Your objective:
Write the data out again in full, with no departure from the original.
>> begin Given material
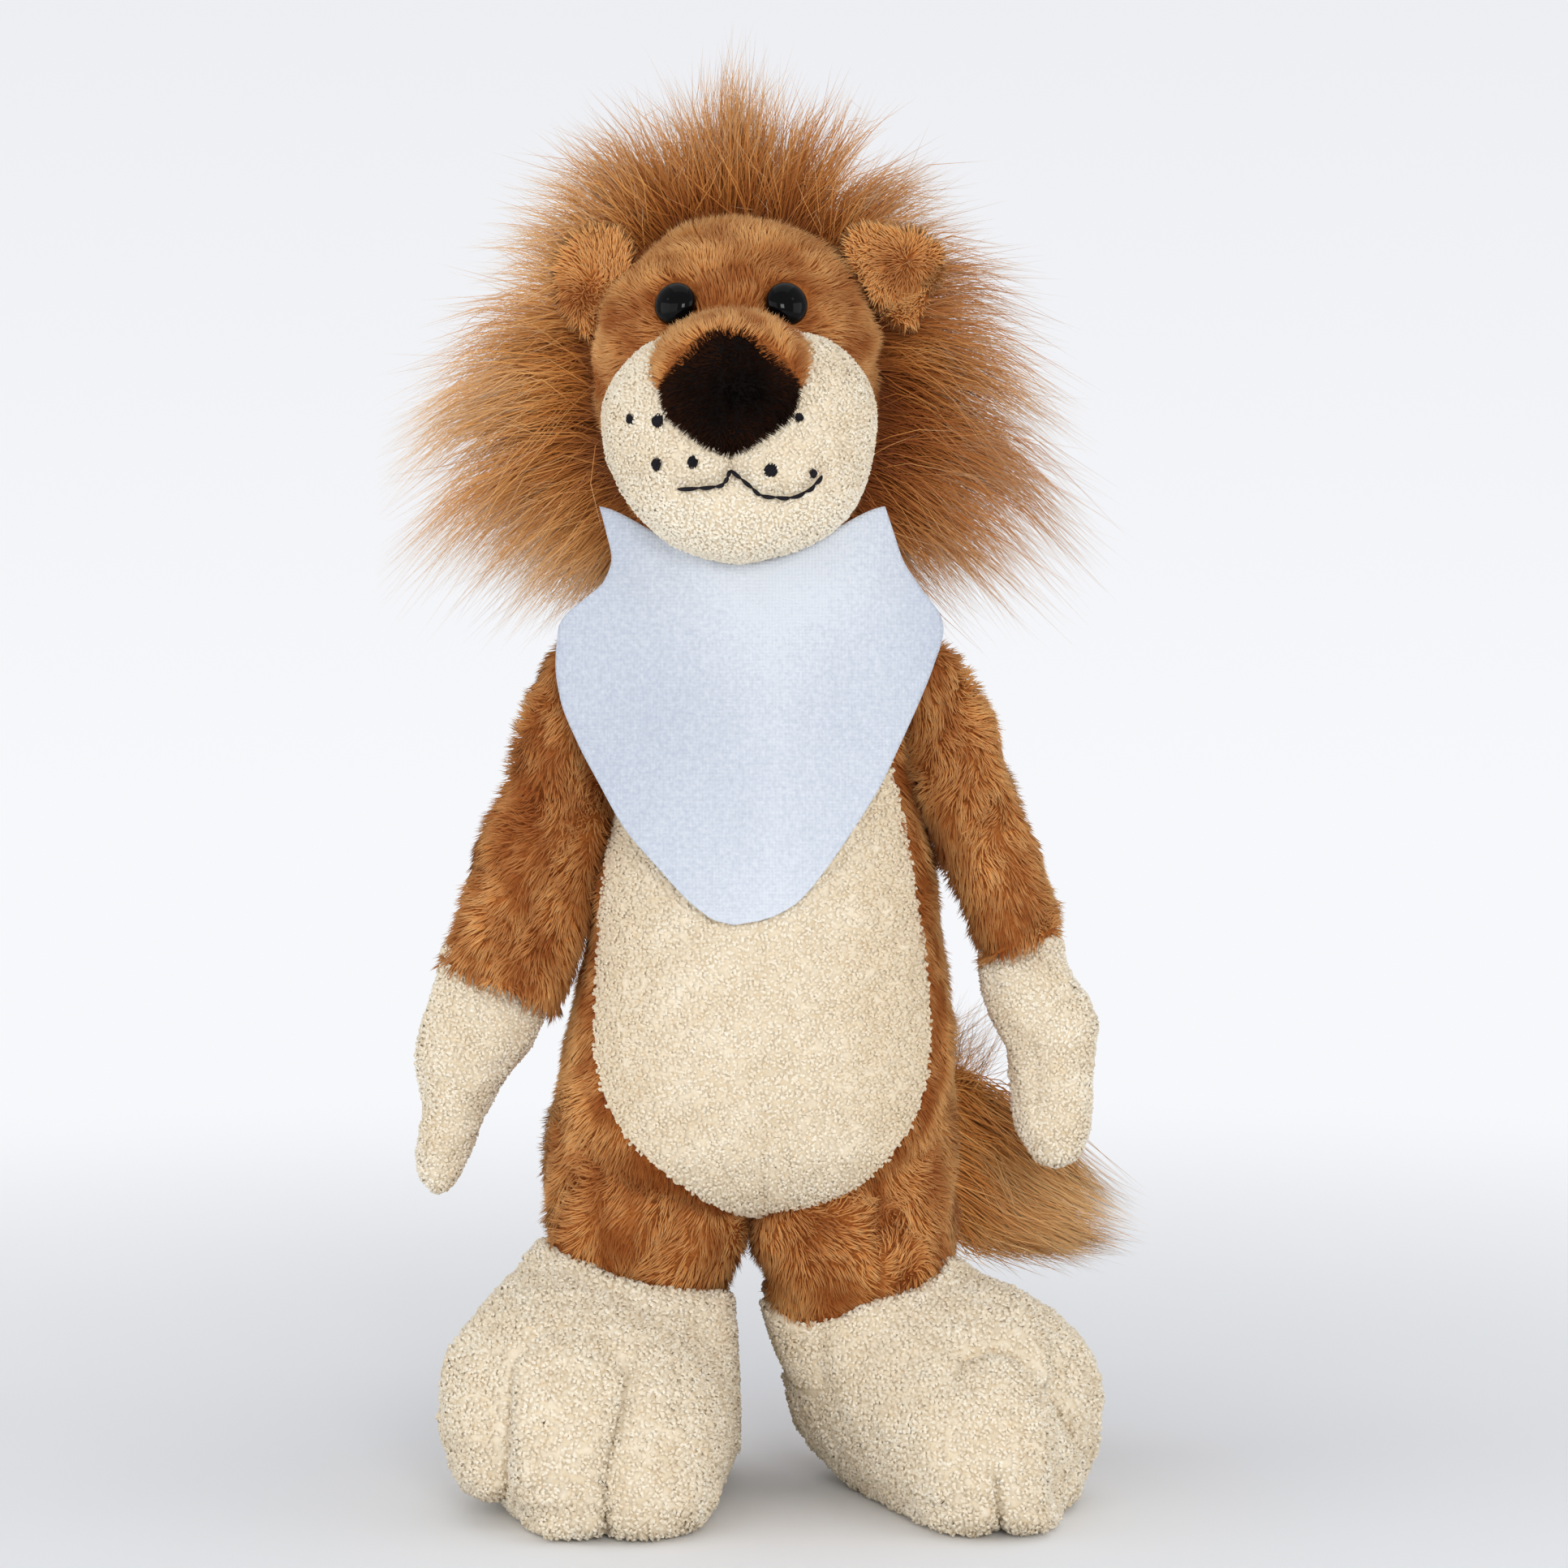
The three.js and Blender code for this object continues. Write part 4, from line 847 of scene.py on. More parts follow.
def noseShape(grid):
    # its width at each height follows the table, and a seam runs down its middle
    form = noseForm
    rise = grid[..., 2] - form["middle"][2]
    ball = np.sqrt(np.maximum(1 - (rise / form["halfHeight"]) ** 2, 0.0004))
    width = through(rise, form["rise"], form["wide"]) / (ball * form["halfWidth"])
    x = form["middle"][0] + (grid[..., 0] - form["middle"][0]) * width
    y = grid[..., 1] + form["seam"] * bump(x - form["middle"][0], 0.9) - 5 * ease(0, 12, -rise)
    return np.stack([x, y, grid[..., 2]], -1)


noseSkin = noseShape(noseSkin)
finish(bag("noseCloth", noseSkin), "head", noseCloth, ["nose"])
rng = np.random.default_rng(25)
points, normals = scatter(noseSkin, 3.2, rng)
keep = (points[:, 1] < -50) | ~inMuzzle(points, 0)
comb = -upward * 0.6 + right * np.tanh((points[:, :1] - noseForm["middle"][0]) / 4) * 0.5
points, normals, comb = points[keep], normals[keep], comb[keep]
# painted sheen: browner towards its edges
edge = np.hypot(*((points - np.array(noseForm["middle"]))[:, [0, 2]] / 12).T)
shift = 0.55 * ease(0.2, 1, edge) - 0.35
furPiece("nosePile", [combedPile(points, normals, comb, pileForms["nose"], 36, shift)], "head", nosePile)
print("face")

# Eyes
glossyBlack, tree, surface = newMaterial("glossyBlack", 0.04, 0.12)
grain = noiseAt(tree, objectPlace(tree), 300.0, 2.0)
tree.links.new(
    rampOf(tree, grain, [(0.3, shade(3, 3, 4)), (0.8, shade(7, 7, 8))]), surface.inputs["Base Color"])

headHalf = np.array([headForm["halfWidth"], headForm["halfDepth"], headForm["halfHeight"]])
for name, eyeX in eyeForm["x"].items():
    share = (np.array([eyeX, 0, eyeForm["height"]]) - np.array(headForm["middle"])) / headHalf
    share[1] = -math.sqrt(1 - share[0] ** 2 - share[2] ** 2)
    outward = unit(unit(share / headHalf) * np.array([1, 1, 0.6]))
    place = np.array(headForm["middle"]) + share * headHalf + outward * 0.6
    sideways = unit(np.cross(upward, outward))
    lift = np.cross(outward, sideways)
    # the button: a quarter ellipse turned about the way that it looks
    angle = np.linspace(0, math.pi / 2, 14)[:-1]
    radius = eyeForm["radius"] * np.concatenate([[0.96], np.cos(angle)])
    height = eyeForm["skirt"] + (eyeForm["dome"] - eyeForm["skirt"]) * np.sin(angle)
    height = np.concatenate([[-0.6], height])
    dome = rings(place + height[:, None] * outward, sideways, lift, radius, radius, radius, 2, 40)
    dome = np.concatenate([dome, np.broadcast_to(place + eyeForm["dome"] * outward, (1, 40, 3))])
    finish(bag(name.replace("_e", "E"), dome), "head", glossyBlack, [name])

# Mouth and whisker dots in embroidery thread
threadMaterial = clothMaterial("thread", shade(14, 12, 16), shade(34, 30, 36), 400.0, 3000.0, 0.0002, 0.6)


def thread(path, radius, columns=8):
    # a closed round tube along the path, thinned to its ends by the root of a half sine
    ahead = unit(np.gradient(path, axis=0))
    side = unit(np.cross(ahead, np.array([0.1, -1, 0.1])))
    other = np.cross(ahead, side)
    size = radius * np.sqrt(np.maximum(np.sin(np.linspace(0.12, math.pi - 0.12, len(path))), 0))
    return rings(path, side[:, None], other[:, None], size, size, size, 2, columns)


def threads(name, paths, radius):
    pieces = [bag(name, thread(path, radius)) for path in paths]
    bpy.ops.object.select_all(action='DESELECT')
    for piece in pieces:
        piece.select_set(True)
    bpy.context.view_layer.objects.active = pieces[0]
    bpy.ops.object.join()
    pieces[0].name = name
    return pieces[0]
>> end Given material
Final result:
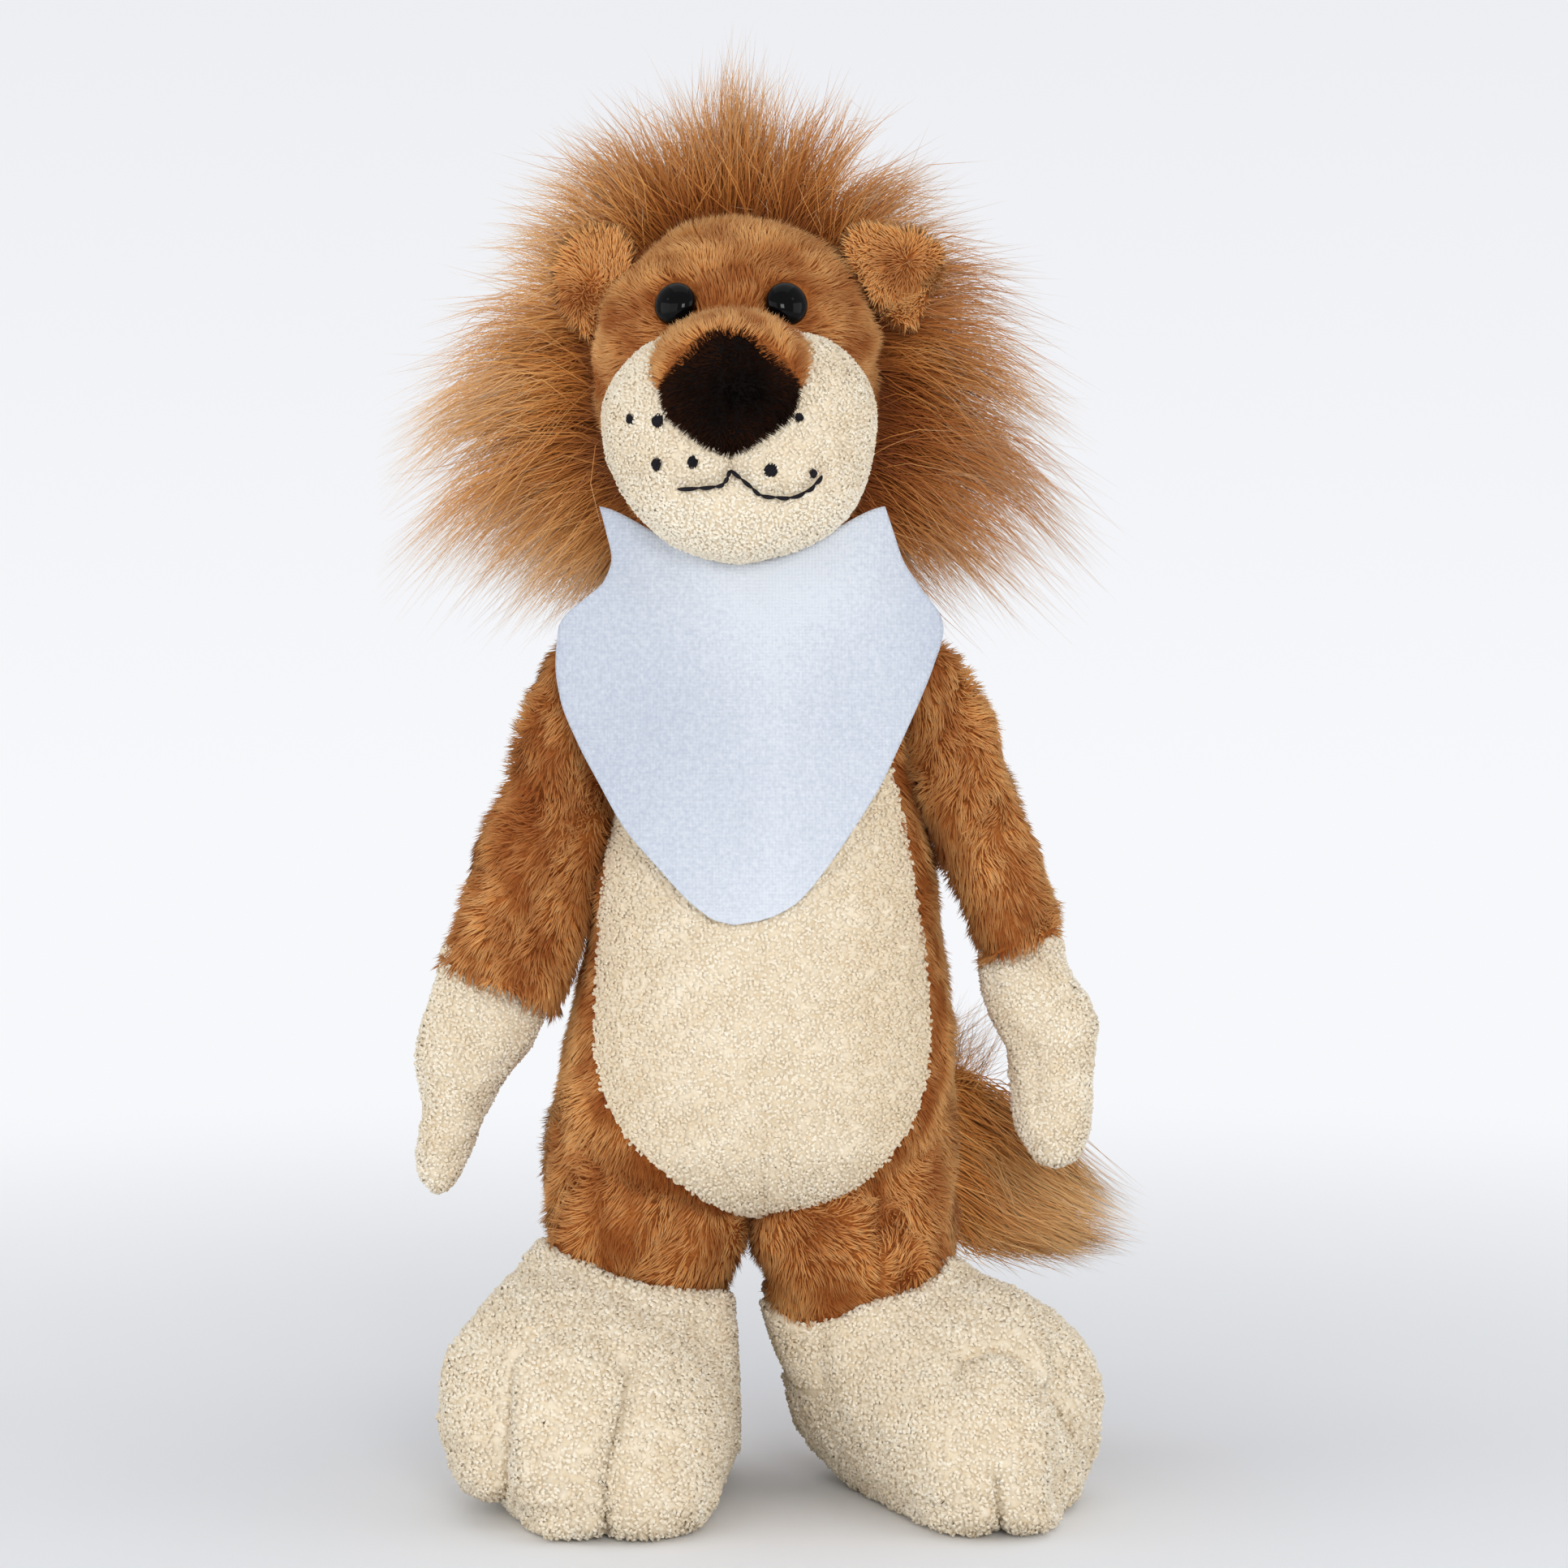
The three.js and Blender code for this object continues. Write part 4, from line 847 of scene.py on. More parts follow.
def noseShape(grid):
    # its width at each height follows the table, and a seam runs down its middle
    form = noseForm
    rise = grid[..., 2] - form["middle"][2]
    ball = np.sqrt(np.maximum(1 - (rise / form["halfHeight"]) ** 2, 0.0004))
    width = through(rise, form["rise"], form["wide"]) / (ball * form["halfWidth"])
    x = form["middle"][0] + (grid[..., 0] - form["middle"][0]) * width
    y = grid[..., 1] + form["seam"] * bump(x - form["middle"][0], 0.9) - 5 * ease(0, 12, -rise)
    return np.stack([x, y, grid[..., 2]], -1)


noseSkin = noseShape(noseSkin)
finish(bag("noseCloth", noseSkin), "head", noseCloth, ["nose"])
rng = np.random.default_rng(25)
points, normals = scatter(noseSkin, 3.2, rng)
keep = (points[:, 1] < -50) | ~inMuzzle(points, 0)
comb = -upward * 0.6 + right * np.tanh((points[:, :1] - noseForm["middle"][0]) / 4) * 0.5
points, normals, comb = points[keep], normals[keep], comb[keep]
# painted sheen: browner towards its edges
edge = np.hypot(*((points - np.array(noseForm["middle"]))[:, [0, 2]] / 12).T)
shift = 0.55 * ease(0.2, 1, edge) - 0.35
furPiece("nosePile", [combedPile(points, normals, comb, pileForms["nose"], 36, shift)], "head", nosePile)
print("face")

# Eyes
glossyBlack, tree, surface = newMaterial("glossyBlack", 0.04, 0.12)
grain = noiseAt(tree, objectPlace(tree), 300.0, 2.0)
tree.links.new(
    rampOf(tree, grain, [(0.3, shade(3, 3, 4)), (0.8, shade(7, 7, 8))]), surface.inputs["Base Color"])

headHalf = np.array([headForm["halfWidth"], headForm["halfDepth"], headForm["halfHeight"]])
for name, eyeX in eyeForm["x"].items():
    share = (np.array([eyeX, 0, eyeForm["height"]]) - np.array(headForm["middle"])) / headHalf
    share[1] = -math.sqrt(1 - share[0] ** 2 - share[2] ** 2)
    outward = unit(unit(share / headHalf) * np.array([1, 1, 0.6]))
    place = np.array(headForm["middle"]) + share * headHalf + outward * 0.6
    sideways = unit(np.cross(upward, outward))
    lift = np.cross(outward, sideways)
    # the button: a quarter ellipse turned about the way that it looks
    angle = np.linspace(0, math.pi / 2, 14)[:-1]
    radius = eyeForm["radius"] * np.concatenate([[0.96], np.cos(angle)])
    height = eyeForm["skirt"] + (eyeForm["dome"] - eyeForm["skirt"]) * np.sin(angle)
    height = np.concatenate([[-0.6], height])
    dome = rings(place + height[:, None] * outward, sideways, lift, radius, radius, radius, 2, 40)
    dome = np.concatenate([dome, np.broadcast_to(place + eyeForm["dome"] * outward, (1, 40, 3))])
    finish(bag(name.replace("_e", "E"), dome), "head", glossyBlack, [name])

# Mouth and whisker dots in embroidery thread
threadMaterial = clothMaterial("thread", shade(14, 12, 16), shade(34, 30, 36), 400.0, 3000.0, 0.0002, 0.6)


def thread(path, radius, columns=8):
    # a closed round tube along the path, thinned to its ends by the root of a half sine
    ahead = unit(np.gradient(path, axis=0))
    side = unit(np.cross(ahead, np.array([0.1, -1, 0.1])))
    other = np.cross(ahead, side)
    size = radius * np.sqrt(np.maximum(np.sin(np.linspace(0.12, math.pi - 0.12, len(path))), 0))
    return rings(path, side[:, None], other[:, None], size, size, size, 2, columns)


def threads(name, paths, radius):
    pieces = [bag(name, thread(path, radius)) for path in paths]
    bpy.ops.object.select_all(action='DESELECT')
    for piece in pieces:
        piece.select_set(True)
    bpy.context.view_layer.objects.active = pieces[0]
    bpy.ops.object.join()
    pieces[0].name = name
    return pieces[0]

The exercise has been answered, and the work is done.